The Friday Mash (Tool Time Edition)

On this day in 1960, Dr. Jane Goodall saw chimpanzees creating tools in a national park in Tanzania. It was the first time anyone had seen animals do that, and it exploded the long-standing belief that humans were the only species capable of tool-making.

And now…The Mash!

We begin in Norcia, Italy, where last week’s earthquake destroyed the historic Basilica of St. Benedict. Sixteen years ago, American monks acquired the basilica and set up a brewing operation to raise funds for its restoration.

Last year’s freakishly warm winter grabbed the attention of hops farmers in Washington State’s Yakima Valley. Fearing that global warming will bring on more such winters, they’re looking for ways to use less water growing the hops and less energy drying them.

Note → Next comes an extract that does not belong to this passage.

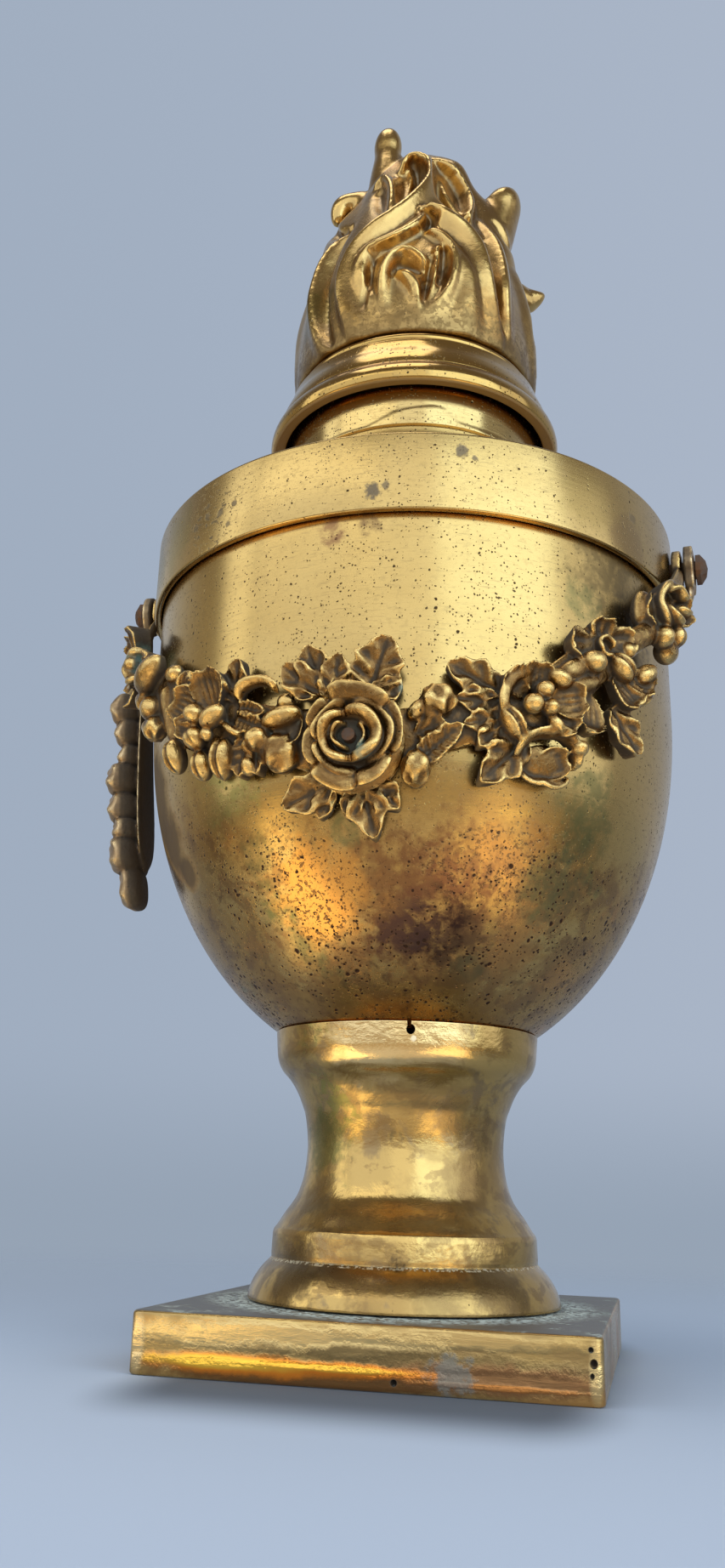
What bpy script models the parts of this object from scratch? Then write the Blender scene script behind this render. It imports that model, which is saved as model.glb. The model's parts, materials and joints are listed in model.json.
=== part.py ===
"""Brass cassolette: a covered urn on a square plinth, with a flower swag and a flame finial.

The urn is a stack of turned and cast shells drawn together by one tie rod. Its cover and
band are held by the two side screws that also carry the swag. The flame, its moulding and
its spigot are one lift-off lid, clamped together by a stud.

Metres, +Z up. The origin is the middle of the object's footprint on the surface it stands
on. The turned axis stands a little behind it and to its right, because the swag is in front
and only the left drop is whole.
"""
import math

import bmesh
import bpy
import numpy as np
from mathutils import Euler

for old in list(bpy.data.objects):
    bpy.data.objects.remove(old, do_unlink=True)

MM = 0.001
GAP = 0.3 * MM
SEGMENTS = 32

# Plinth: a square cast tray, open underneath
PLINTH_SIDE = 80.0 * MM
PLINTH_HEIGHT = 10.3 * MM
PLINTH_WALL = 3.0 * MM
PLINTH_TOP = 2.5 * MM
PLINTH_EDGE = 0.8 * MM

# Foot: a turned shell with a skirt, a ledge, a waist and a cup under the bowl
FOOT_HEIGHT = 51.0 * MM
FOOT_BASE_R = 30.4 * MM
FOOT_LEDGE_R = 26.0 * MM
FOOT_WAIST_R = 19.7 * MM
FOOT_RIM_R = 26.9 * MM
FOOT_SKIRT = 7.8 * MM
FOOT_LEDGE = 4.8 * MM
FOOT_WAIST = 28.6 * MM
FOOT_CUP = 6.4 * MM
FOOT_WALL = 1.8 * MM

# Bowl: a spun shell, egg-shaped below and straight above
BOWL_R = 56.8 * MM
BOWL_DEPTH = 75.2 * MM
BOWL_STRAIGHT = 37.7 * MM
BOWL_WALL = 1.5 * MM
BOWL_POWER = 2.1

# Cover: a band over the bowl's rim, a hollow shoulder and the neck
BAND_HEIGHT = 16.5 * MM
BAND_WALL = 1.54 * MM
SHOULDER_WALL = 1.5 * MM
SHOULDER_FLAT = 2.3 * MM
SHOULDER_RISE = 21.0 * MM
NECK_R = 29.9 * MM
NECK_WALL = 1.5 * MM
NECK_HEIGHT = 17.0 * MM
NECK_TONGUE = 5.0 * MM

# Lid: a hollow moulding that stands over the neck, with a spigot in its bore
LID_DROP = 8.8 * MM
LID_ROOM = 2.4 * MM
LID_WALL = 1.7 * MM
LID_WEB = 5.0 * MM
LID_TOP = 0.3 * MM
SPIGOT_DEPTH = 8.0 * MM
SPIGOT_WALL = 1.2 * MM
SPIGOT_PLAY = 0.4 * MM
BEAD_HEIGHT = 2.4 * MM
BEAD_STEP = 1.9 * MM

# Flame: a cast finial on the bead
FLAME_R = 30.0 * MM
FLAME_HEIGHT = 81.0 * MM

# Tie rod, lid stud and side screws
ROD_R = 3.0 * MM
ROD_INSET = 1.6 * MM
ROD_END = 2.0 * MM
STUD_R = 2.5 * MM
STUD_BITE = 12.0 * MM
WASHER = 1.0 * MM
NUT_HEIGHT = 3.2 * MM
SCREW_R = 2.0 * MM
SCREW_HEAD_R = 3.3 * MM
SCREW_HEAD = 2.4 * MM
SCREW_AZIMUTH = 84.0

# Swag: cast flowers and leaves in relief, bent round the bowl, and its side drops
SWAG_EYE = 2.2 * MM
SWAG_EYE_R = 4.6 * MM
SWAG_CLEAR = 1.0 * MM
SWAG_SINK = 54.0 * MM
ROSE_R = 10.6 * MM
ROSE_RELIEF = 9.6 * MM
RIVET_R = 1.2 * MM
DROP_LENGTH = 72.0 * MM
DROP_STUB = 7.0 * MM
DROP_BACK = 1.8 * MM
DROP_LEAN = 4.4 * MM

# Fineness of the cast pieces: the grain they are melted at and the triangles they keep
FLAME_VOXEL = 1.2 * MM
SWAG_VOXEL = 0.7 * MM
FLAME_TRIANGLES = 2600
SWAG_TRIANGLES = 3300
ROSE_TRIANGLES = 800
DROP_TRIANGLES = 800
STUB_TRIANGLES = 300

# Heights of the stack, each on top of the one before
FOOT_Z = PLINTH_HEIGHT + GAP


def bowl_rise(radius, reach=BOWL_R, depth=BOWL_DEPTH):
    """Height of the egg-shaped wall above its lowest point, at a distance from the axis."""
    inside = 1.0 - min(radius / reach, 1.0) ** 2
    return depth * (1.0 - inside ** (1.0 / BOWL_POWER))


def bowl_reach(height):
    """Outer radius of the bowl at a height above its lowest point."""
    left = np.clip(1.0 - np.asarray(height, float) / BOWL_DEPTH, 0.0, 1.0)
    return BOWL_R * np.sqrt(1.0 - left ** BOWL_POWER)


BOWL_Z = FOOT_Z + FOOT_HEIGHT + GAP - bowl_rise(FOOT_RIM_R)
BOWL_TOP_Z = BOWL_Z + BOWL_DEPTH + BOWL_STRAIGHT
SHOULDER_Z = BOWL_TOP_Z + GAP
BAND_TOP_Z = SHOULDER_Z + SHOULDER_WALL
BAND_R = BOWL_R + GAP + BAND_WALL
SCREW_Z = BAND_TOP_Z - BAND_HEIGHT / 2
NECK_Z = SHOULDER_Z + SHOULDER_WALL + SHOULDER_RISE + GAP
LID_Z = NECK_Z + NECK_HEIGHT + GAP
BEAD_Z = LID_WEB + GAP
FLAME_Z = BEAD_Z + BEAD_HEIGHT + GAP
LID_R = NECK_R + LID_ROOM + LID_WALL
SWAG_R = BAND_R + GAP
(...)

An Israeli start-up called Glassify is selling beer glasses with an embedded microchip in the base. The chip can link to a smartphone app and send demographic information back to breweries, while offering consumers product promotions in return.

Texas authorities are looking for Achilles Salazar, a forklift operator who stole 719 twelve-packs of Dos Equis beer—$90,000 worth—from the distributor he worked for. A law-enforcement officer described the size of the heist as “most unusual”.

In Colorado, a driverless truck delivered a load of beer from Budweiser’s Fort Collins brewery to Colorado Springs. The truck was operated by Otto, a company owned by the ride-sharing company Uber.

Long Root Ale is the first beer to use kernza, the trade name for a type of wheat that originated in Asia. Because kernza is a perennial, it’s easier on the environment because farmers don’t have to plow up their land and re-plant the crop every year.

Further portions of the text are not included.